To provide the usual post-election methodology note, there’s not much change here – YouGov have gone back to removing don’t knows rather than reallocating, meaning this is pretty much the method they used earlier in the election campaign that tended to mirror their MRP model. The only significant change is that UKIP have been relegated out of the main prompt and back to “others”.


ICM have resumed polling for the Guardian. Topline figures for their first post-election poll are CON 41%(-3), LAB 43%(+2), LDEM 7%(-1), UKIP 3%(+1) – changes are from the election result.

In terms of methodology, ICM have dropped the turnout model that produced such large, but ultimately incorrect, Tory leads as well as their political interest weighting. This isn’t going all the way back to their 2015 methodology (ICM also made a change to how they reallocated don’t knows who refused to give a past vote and, of course, switched from telephone to online), but it’s a long way in that direction.


There’s normally a somewhat quite period in terms of voting intention after an election. There’s just been an actual vote, newspapers have blown all their polling budget during the campaign and even pollsters have to have a holiday. Sample quotas and weights all have to be rejigged as well (that applies even when polls have got an election correct – most polls’ quotas or weights include voting at the previous election, so 2015 targets all need replacing with 2017 targets).

We’ve had two Survation polls earlier this month, both showing Labour leads. Yesterday’s Sunday Times also had a new Panelbase poll, their first since the general election, and also showed Labour ahead. Topline figures there are CON 41%(-3), LAB 46%(+5), LDEM 6%(-2), changes are from the actual election result (or at least, the Great British vote share at the general election – the vast majority of opinion polls cover Great Britain only, not Great Britain and Northern Ireland).

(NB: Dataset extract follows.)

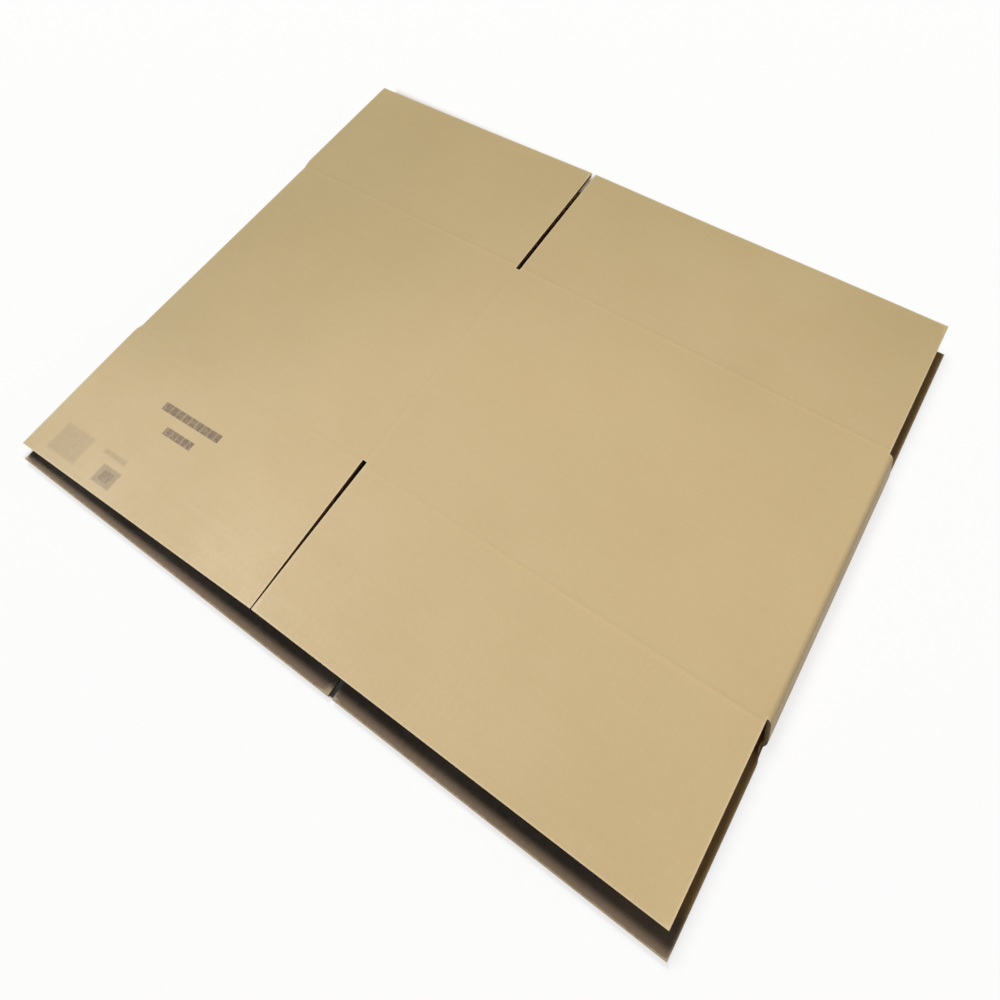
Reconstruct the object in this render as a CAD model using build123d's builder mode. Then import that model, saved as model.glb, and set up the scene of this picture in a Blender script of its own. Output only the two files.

It’s an interesting rhetorical question to ponder how much of the shift in public opinion since the election is because of the general election result (Theresa May’s figures have dropped now she is the PM who called a snap election and lost her majority, Jeremy Corbyn’s have shot up now he is a leader who deprived the Tories of a majority when he’d been so widely written off), and how much is the continuation of trends that were already there in the general election campaign? In other words, if the election had been a week later, would the trend towards Labour have continued and would they have been the largest party (or the Tories less able to form a viable government?). We’ll never know for sure.